Yeah, that whole over 40 thing, whoever told me that before 40 and I didn’t’ believe it, I apologize. I’ve had six fishing bags in the past two years: Three backpacks, one shoulder bag and a waist pack that was probably designed by a chimp. One backpack was too big, the other too small, and I finally found one that is dedicated to fly fishing that is just right. But it makes my back and shoulders hurt after a long day, so I tried a shoulder bag, and that makes the same areas hurt. The waist pack may have done the job if it hadn’t of been concocted by a mad scientist with assistance from an ogre with a bad sense of humor.

I recently found out they make fly fishing waist-lumbar packs and they might work. They have wide belts so that the weight rests on my…ahem!…ample hips comfortably.

I’ve also been considering shoe inserts because my feet are hurting after a long day hiking, fishing in the stream or just standing in the yard whining with Bogie. You just don’t get to this point overnight, folks. It’s a slow, steady descent into despair.
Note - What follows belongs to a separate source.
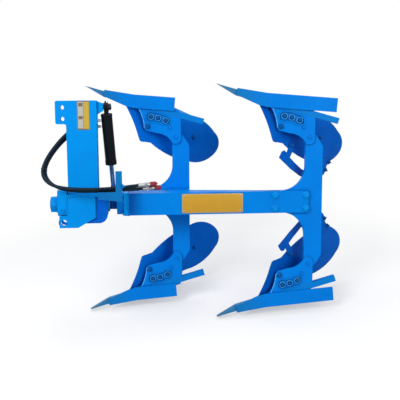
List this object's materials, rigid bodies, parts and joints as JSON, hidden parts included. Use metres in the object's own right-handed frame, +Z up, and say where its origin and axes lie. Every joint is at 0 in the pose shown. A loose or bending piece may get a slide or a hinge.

So I read the other day that sitting is bad for you health. Causes the body to quit doing something or other that leads to something else that’ll kill you. Sitting for more than four hours, they said, is very, very, very bad for your health. I sit that long here every day easily, and apparently, the back pain, expanding midsection, whining, foot ache and inability to find a suitable fly fishing bag or pack is an occupational illness. I intend to file for disability and workman’s compensation, just as soon as I can get up and walk to the proper office to apply.

While filling out the paperwork, should I stand, or sit? It’s always something…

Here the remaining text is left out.